The end result: better, more secure and compliant apps, developed more quickly and less expensively, and delivered on time. “We haven’t missed a deployment or launch,” he said.
Cisco also took advantage of the product’s APIs to integrate it into the software development lifecycle. Specifically, Cisco is integrating Qualys WAS via API into its privileged password management solution. This has improved Cisco’s security posture and helped to satisfy controlled unclassified information (CUI) requirements.
With Qualys WAS, organizations can find and fix security holes in web apps and APIs through continuous web app discovery and detection of vulnerabilities and misconfigurations. It can insert security into application development and deployment environments. With WAS, organizations test for web app security issues early and often, enhance quality assurance and generate comprehensive reports. Through its tight integration with Qualys Web Application Firewall (WAF), Qualys WAS can also continuously monitor and virtually patch production web applications.
“The great thing about Qualys is that it’s as much into the development part as it is into the security side,” he said.
According to Martin, security should be baked into every product that Cisco supports or uses. By using Qualys to secure their software development lifecycle, Cisco developers are not only kept informed about new web application vulnerabilities, but also on any security issues related to their code.

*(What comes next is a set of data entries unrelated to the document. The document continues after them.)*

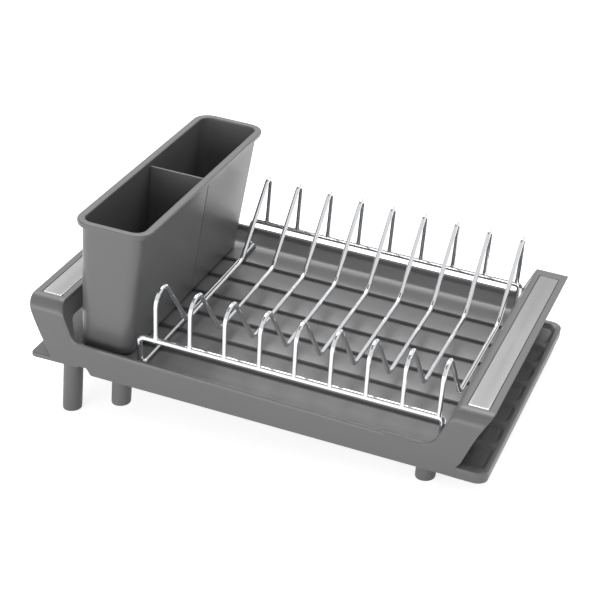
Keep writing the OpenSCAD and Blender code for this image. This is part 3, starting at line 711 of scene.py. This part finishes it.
rack = dict(
    railV=131.2, railH=30.4, leanIn=4.2, low=1.8, rail=5.5, wire=4.2, endWire=4.0, left=-107.5,
    right=167.7, bend=6.5, bendRight=4.5, first=-92.0, pitch=32.0, count=9, footOver=1.2,
    frontPeak=78.1, frontR=12.8, frontLean=3.4, dipBack=68.0, dipH=16.7, dipR=14.0, riseFront=64.0,
    riseH=17.6, riseR=20.0, backPeak=80.8, backR=6.1, wireSwell=0.2, wireReach=2.6, endH=4.7,
    endPast=0.7, endSwell=0.2, endReach=2.5, weldIn=0.25, legShort=0.4, segments=18, railSegments=24)


def archCorner(centre, r, foot, q, side):
    # The lines from foot and q touch the arch's circle where a right-angled triangle stands on
    # it, and meet at the centre plus r times the two normals' sum over one plus their product.
    ways = []
    for point, turn in ((foot, -side), (q, side)):
        dx, dz = point[0] - centre[0], point[1] - centre[1]
        a = math.atan2(dz, dx) + turn * math.acos(r / math.hypot(dx, dz))
        ways.append(np.array([math.cos(a), math.sin(a)]))
    m, n = ways
    return np.array(centre) + r * (m + n) / (1 + m @ n)


def plateWire(index):
    # A vertical out of the front rail, an arch, a dip to the floor, a level run, and a rise to
    # the back arch and down to the back rail, with the corners rounded. More points lie near the
    # ends, where the weld widens the wire.
    s = rack
    u = s["first"] + s["pitch"] * index
    dip = (-s["railV"] + s["dipBack"], s["dipH"])
    rise = (s["railV"] - s["riseFront"], s["riseH"])
    footW = s["railH"] + s["footOver"]
    front, back = (-s["railV"], footW), (s["railV"], footW)
    frontMid = (-s["railV"] - s["frontLean"] + s["frontR"], s["frontPeak"] - s["frontR"])
    backMid = (s["railV"] - s["backR"], s["backPeak"] - s["backR"])
    corners = [front, archCorner(frontMid, s["frontR"], front, dip, 1), dip, rise,
               archCorner(backMid, s["backR"], back, rise, -1), back]
    path = filletPath(corners, [s["frontR"], s["dipR"], s["riseR"], s["backR"]], steps=16)
    more = np.array([0.5, 1.0, 1.6, 2.3, 3.2, 4.5])[:, None]
    head = path[0] + more * (path[1] - path[0]) / np.linalg.norm(path[1] - path[0])
    tail = path[-1] + more[::-1] * (path[-2] - path[-1]) / np.linalg.norm(path[-2] - path[-1])
    path = np.concatenate([path[:1], head, path[1:-1], tail, path[-1:]])
    line = np.column_stack([np.full(len(path), u), path])
    return tubeGrid(line, (1, 0, 0), s["wire"] / 2, s["segments"], s["wireSwell"], s["wireReach"])


def railTube(side):
    # A straight rail bent down into a leg at each end, in a plane that leans inwards. The leg's
    # path stops short by a share of its radius, for the rounded end.
    s = rack
    tip = math.atan(s["leanIn"] / (s["railH"] - s["low"]))
    r = s["rail"] / 2
    leg = (s["railH"] - s["low"] - r * math.sin(tip)) / math.cos(tip) - r * s["legShort"]
    path = filletPath([(s["left"], -leg), (s["left"], 0), (s["right"], 0), (s["right"], -leg)],
                      [s["bend"], s["bendRight"]], steps=12)
    v = side * (s["railV"] + path[:, 1] * math.sin(tip))
    line = np.column_stack([path[:, 0], v, s["railH"] + path[:, 1] * math.cos(tip)])
    return tubeGrid(line, (0, math.cos(tip), -side * math.sin(tip)), r, s["railSegments"])


def endTube(u, reach):
    # A straight wire to reach on both sides, with more points near its welded ends.
    s = rack
    v = np.concatenate([[-1, -0.985, -0.97], np.linspace(-0.9, 0.9, 9), [0.97, 0.985, 1]]) * reach
    line = np.column_stack([np.full(len(v), u), v, np.full(len(v), s["endH"])])
    return tubeGrid(line, (1, 0, 0), s["endWire"] / 2, s["segments"], s["endSwell"], s["endReach"])


# The left end wire lies against the inner sides of its legs, the right one between its legs.
inward = (rack["rail"] + rack["endWire"]) / 2 - rack["weldIn"]
legTip = rack["leanIn"] / (rack["railH"] - rack["low"])
between = rack["railV"] - (rack["railH"] - rack["endH"]) * legTip - rack["rail"] / 2
rackParts = {
    "rack_front_rail": railTube(-1), "rack_back_rail": railTube(1),
    "rack_left_end": endTube(rack["left"] + inward, rack["railV"] - rack["leanIn"] + rack["endPast"]),
    "rack_right_end": endTube(rack["right"], between)}
for index in range(rack["count"]):
    rackParts["plate_wire_%d" % (index + 1)] = plateWire(index)
for node, grid in rackParts.items():
    makePiece(node.replace("_", "-"), [(toRow(grid), False, True, True)], wireChrome, "rack_body", [node])
print("plate rack")

# Utensil holder

cup = dict(
    left=-168.5, baseWide=49.0, topWide=61.0, baseHalf=126.0, topHalf=133.5, low=1.8, high=128.5,
    radius=12.0, wall=2.4, rim=4.5, rimDeep=5.0, floor=2.4, seamV=9.0, seamWide=0.45, seamDepth=0.5)


def cupLoop(w, grow, seam=0.0):
    # The plan widens evenly with height; grow moves it out, and seam dents it at one place by a
    # bell curve.
    s = cup
    k = (w - s["low"]) / (s["high"] - s["low"])
    wide = s["baseWide"] + (s["topWide"] - s["baseWide"]) * k
    half = s["baseHalf"] + (s["topHalf"] - s["baseHalf"]) * k
    extra = s["seamV"] + np.array([-1.6, -0.7, -0.35, 0.0, 0.35, 0.7, 1.6])
    loop = roundedLoop(s["left"] - grow, s["left"] + wide + grow, -half - grow, half + grow,
                       [max(s["radius"] + grow, 1.0)] * 4, arcSteps=12, sideSteps=9, extra=extra)
    onRight = loop[:, 0] > s["left"] + wide / 2
    loop[:, 0] -= seam * np.exp(-((loop[:, 1] - s["seamV"]) / s["seamWide"]) ** 2) * onRight
    return np.column_stack([loop, np.full(len(loop), w)])


def cupRings():
    # Rows of height, growth and seam depth: from the underside's middle, up the outer side, over
    # the turned-out rim, down the inner side and over the inner floor.
    s = cup
    b, h, t, d = s["low"], s["high"], s["wall"], s["high"] - s["rimDeep"]
    f = b + s["floor"]
    rows = [(b, -12, 0), (b, -3.2, 0), (b + 0.25, -2.0, 0), (b + 0.9, -0.9, 0), (b + 2.0, -0.2, 0),
            (b + 3.2, 0, 0)]
    rows += [(z, 0, s["seamDepth"]) for z in np.linspace(b + 6, d - 1.2, 12)]
    rows += [(d - 0.7, 0.15, 0), (d - 0.2, 0.7, 0), (d, 1.3, 0), (d, 3.7, 0), (d + 0.2, 4.25, 0),
             (d + 0.8, s["rim"], 0)]
    rows += [(h - 1.6, s["rim"], 0), (h - 1.1, s["rim"], 0), (h - 0.45, s["rim"] - 0.3, 0),
             (h - 0.1, s["rim"] - 0.8, 0), (h, s["rim"] - 1.4, 0), (h, s["rim"] - 1.8, 0)]
    rows += [(h, 1.8 - t, 0), (h, 1.4 - t, 0), (h - 0.1, 0.8 - t, 0), (h - 0.45, 0.3 - t, 0),
             (h - 1.1, -t, 0), (h - 1.6, -t, 0)]
    rows += [(z, -t, 0) for z in np.linspace(h - 14, f + 6, 6)]
    rows += [(f + 2.6, -t, 0), (f + 1.3, -t - 0.5, 0), (f + 0.5, -t - 1.4, 0), (f + 0.05, -t - 2.8, 0),
             (f, -t - 8, 0)]
    return np.array([cupLoop(z, grow, seam) for z, grow, seam in rows])


makePiece("utensilHolder", [(toRow(cupRings()), False, True, True)], holderPlastic, "holder_body",
          ["utensil_holder"])

divide = dict(v=8.0, thick=2.0, low=4.5, high=123.5, clear=0.3, steps=12)


def dividerRings():
    # Outline of the plate, shrunk by each inset, at places through its thickness; its right edge
    # follows the holder's widening side.
    s, c = divide, cup
    widen = (c["topWide"] - c["baseWide"]) / (c["high"] - c["low"])
    rows = []
    for inset, v in [(0.5, -1.0), (0.15, -0.85), (0, -0.5), (0, 0.5), (0.15, 0.85), (0.5, 1.0)]:
        clear = c["wall"] + s["clear"] + inset
        z = np.linspace(s["low"] + inset, s["high"] - inset, s["steps"])
        right = c["left"] + c["baseWide"] + widen * (z - c["low"]) - clear
        left = np.full(s["steps"], c["left"] + clear)
        depth = np.full(2 * s["steps"], s["v"] + v * s["thick"] / 2)
        rows.append(np.stack([np.concatenate([right, left]), depth, np.concatenate([z, z[::-1]])], -1))
    return np.array(rows)


makePiece("utensilDivider", [(toRow(dividerRings()), False, True, True)], holderPlastic, "divider_body",
          ["utensil_divider"])
print("utensil holder")

# Stage, lights and camera: lengths in metres, power in watts

studio = dict(
    floorHalf=8.0, floorPaint=0.86, floorGlow=0.78, floorBelow=0.0002, soft=0.36, white=1.0,
    ceilingHalf=1.2, ceilingHeight=3.0, ceilingPaint=0.2)
lamps = dict(
    backBox=dict(place=(-0.1, 1.1, 2.0), aim=(0, 0, 0.05), size=(1.8, 1.2), power=39),
    frontBox=dict(place=(-0.5, -2.1, 0.4), aim=(0, 0, 0.1), size=(2.4, 0.7), power=22))


def areaLight(name, place, aim, size, power):
    # A soft box at a place, turned to face a point.
    lamp = bpy.data.lights.new(name, "AREA")
    lamp.shape, lamp.size, lamp.size_y, lamp.energy = "RECTANGLE", size[0], size[1], power
    holder = bpy.data.objects.new(name, lamp)
    bpy.context.scene.collection.objects.link(holder)
    holder.location = place
    holder.rotation_euler = (Vector(aim) - Vector(place)).to_track_quat("-Z", "Y").to_euler()


def grey(value):
    # A neutral colour of one linear value.
    return (value, value, value, 1)


def anyOf(tree, *rays):
    # The greatest of the named kinds' values: 1 where the ray is one of them, else 0.
    path = addNode(tree, "ShaderNodeLightPath")
    seen = path.outputs[rays[0]]
    for ray in rays[1:]:
        either = addNode(tree, "ShaderNodeMath", {0: seen, 1: path.outputs[ray]}, operation="MAXIMUM")
        seen = either.outputs[0]
    return seen


def paleFloor():
    # White laminate counter: it scatters light evenly, and the eye sees it near white.
    material, tree = newMaterial("paleStudioFloor")
    seen = anyOf(tree, "Is Camera Ray", "Is Glossy Ray")
    paint = addNode(tree, "ShaderNodeBsdfDiffuse", {"Color": grey(studio["floorPaint"])})
    glow = addNode(tree, "ShaderNodeEmission", {"Color": grey(1), "Strength": studio["floorGlow"]})
    dark = addNode(tree, "ShaderNodeEmission", {"Color": grey(0), "Strength": 0.0})
    lift = addNode(tree, "ShaderNodeMixShader", {0: seen, 1: dark.outputs[0], 2: glow.outputs[0]})
    both = addNode(tree, "ShaderNodeAddShader", {0: paint.outputs[0], 1: lift.outputs[0]})
    addNode(tree, "ShaderNodeOutputMaterial", {"Surface": both.outputs[0]})
    return material


def darkPaint():
    # Matt dark grey ceiling paint: it gives the chrome its darker lines.
    material, tree = newMaterial("mattCharcoalPaint")
    paint = addNode(tree, "ShaderNodeBsdfDiffuse", {"Color": grey(studio["ceilingPaint"])})
    addNode(tree, "ShaderNodeOutputMaterial", {"Surface": paint.outputs[0]})
    return material


def stagePanel(name, half, height, facing, material):
    # A level square with its middle over the object, facing up (1) or down (-1).
    mesh = bpy.data.meshes.new(name)
    corners = [(-half, -half, 0), (half, -half, 0), (half, half, 0), (-half, half, 0)]
    mesh.from_pydata(corners, [], [(0, 1, 2, 3)[::facing]])
    mesh.materials.append(material)
    panel = bpy.data.objects.new(name, mesh)
    panel.location = (0, 0, height)
    bpy.context.scene.collection.objects.link(panel)
    return panel


def studioWorld():
    # Plain white to the eye and in reflections, and a dimmer soft light on the object.
    world = bpy.data.worlds.new("studio")
    bpy.context.scene.world = world
    world.use_nodes = True
    tree = world.node_tree
    tree.nodes.clear()
    seen = anyOf(tree, "Is Camera Ray", "Is Transmission Ray", "Is Glossy Ray")
    soft = addNode(tree, "ShaderNodeBackground", {"Color": grey(1), "Strength": studio["soft"]})
    white = addNode(tree, "ShaderNodeBackground", {"Color": grey(1), "Strength": studio["white"]})
    blend = addNode(tree, "ShaderNodeMixShader", {0: seen, 1: soft.outputs[0], 2: white.outputs[0]})
    addNode(tree, "ShaderNodeOutputWorld", {"Surface": blend.outputs[0]})


floorPiece = stagePanel("studioFloor", studio["floorHalf"], -studio["floorBelow"], 1, paleFloor())
studioWorld()
for name, lamp in lamps.items():
    areaLight(name, **lamp)
panel = stagePanel("studioCeiling", studio["ceilingHalf"], studio["ceilingHeight"], -1, darkPaint())

# Fitted to the photo: place in millimetres, angles in degrees, focal length and width in pixels
view = dict(
    place=(475.69, -1287.48, 776.8), turn=20.599, down=26.918, roll=-0.199, focal=1686.48,
    sensor=36, picture=600)


def makeCamera():
    # The three axes of the fitted view are the camera's columns; lens is focal pixels times
    # the sensor's width over the picture's width in pixels.
    s = view
    a, e, t = (math.radians(s[k]) for k in ("turn", "down", "roll"))
    right = np.array([math.cos(a), math.sin(a), 0])
    ahead = np.array([-math.sin(a) * math.cos(e), math.cos(a) * math.cos(e), -math.sin(e)])
    up = np.cross(right, ahead)
    across = right * math.cos(t) + up * math.sin(t)
    tall = up * math.cos(t) - right * math.sin(t)
    data = bpy.data.cameras.new("photoView")
    data.sensor_width = s["sensor"]
    data.lens = s["focal"] * s["sensor"] / s["picture"]
    holder = bpy.data.objects.new("photoView", data)
    bpy.context.scene.collection.objects.link(holder)
    basis = Matrix([list(x) for x in np.array([across, tall, -ahead]).T]).to_4x4()
    basis.translation = [p / 1000 for p in s["place"]]
    holder.matrix_world = basis
    bpy.context.scene.camera = holder


makeCamera()
bpy.context.scene.view_settings.view_transform = "Standard"
print("stage and camera")
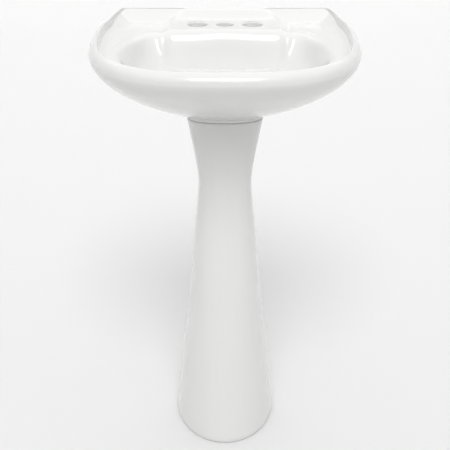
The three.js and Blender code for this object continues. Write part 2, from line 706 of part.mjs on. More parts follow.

This enables management to track code development issues and provide training and coaching if needed.
A Source of Truth
Qualys WAS not only gave Martin’s team the visibility into web app security it had been lacking, but also what Martin refers to as a critical and fundamental “source of truth.” This means that Qualys WAS provides current and historical data on the security posture of Cisco’s software development lifecycle, Martin said.
By using Qualys WAS coupled with manual testing of web applications, Martin’s team can help assure its end-users and clients that they have continuous visibility of security issues and faster remediation times.
“We now have a source of truth that we’ve been getting from Qualys.”